An exploratory study of multi-channel CNN for early detection of lung cancer from longitudinal healthcare records
摘要
Lung cancer remains the leading cause of cancer-related mortality worldwide, with poor survival rates due to late-stage detection. Current low-dose computed tomography screening faces barriers including high costs and false-positive rates reaching 24%, while artificial intelligence offers opportunities to enhance early detection through longitudinal clinical data analysis. This study developed a Multi-Channel Convolutional Neural Network (MCNN) for lung cancer risk prediction using Taiwan’s National Health Insurance Research Database, encompassing 523,539 patients (2,809 lung cancer, 23,783 other cancer, and 496,947 non-cancer). The MCNN was designed as a lightweight model processing nine channels of diagnostic codes, medications, and medical orders over a three-year observation period. Systematic feature selection reduced estimated feature storage requirements by 99.8%, from approximately 1,184 GB for the full ICD feature space to approximately 2.11 GB for the selected features, while retaining clinical relevance. Model performance was assessed using stratified 10-fold cross-validation against seven machine learning baselines, and interpretability was examined through SHAP analysis. The MCNN achieved an F₁-score of 66.91%, precision of 84.47%, and recall of 59.79%. Ablation studies confirmed multi-modal integration benefits, with diagnostic codes providing primary predictive power.

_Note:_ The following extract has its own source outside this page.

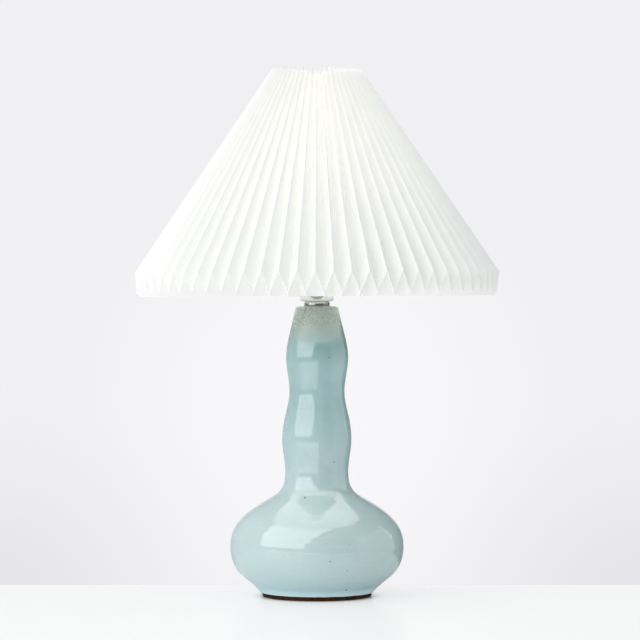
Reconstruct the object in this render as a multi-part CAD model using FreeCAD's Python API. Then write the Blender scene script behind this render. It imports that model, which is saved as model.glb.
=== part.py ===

SHAP analysis revealed distinct temporal patterns validating the model’s ability to identify pre-diagnostic phases through healthcare engagement patterns. Findings are based on internal validation within a single national database, and key risk factors such as smoking history are not captured in administrative claims data; future evaluation in independent external cohorts is therefore warranted to confirm these findings. The model’s high precision minimizes false-positive rates while its computational efficiency and clinical interpretability support practical implementation as a complementary claims-based screening support tool for early cancer detection.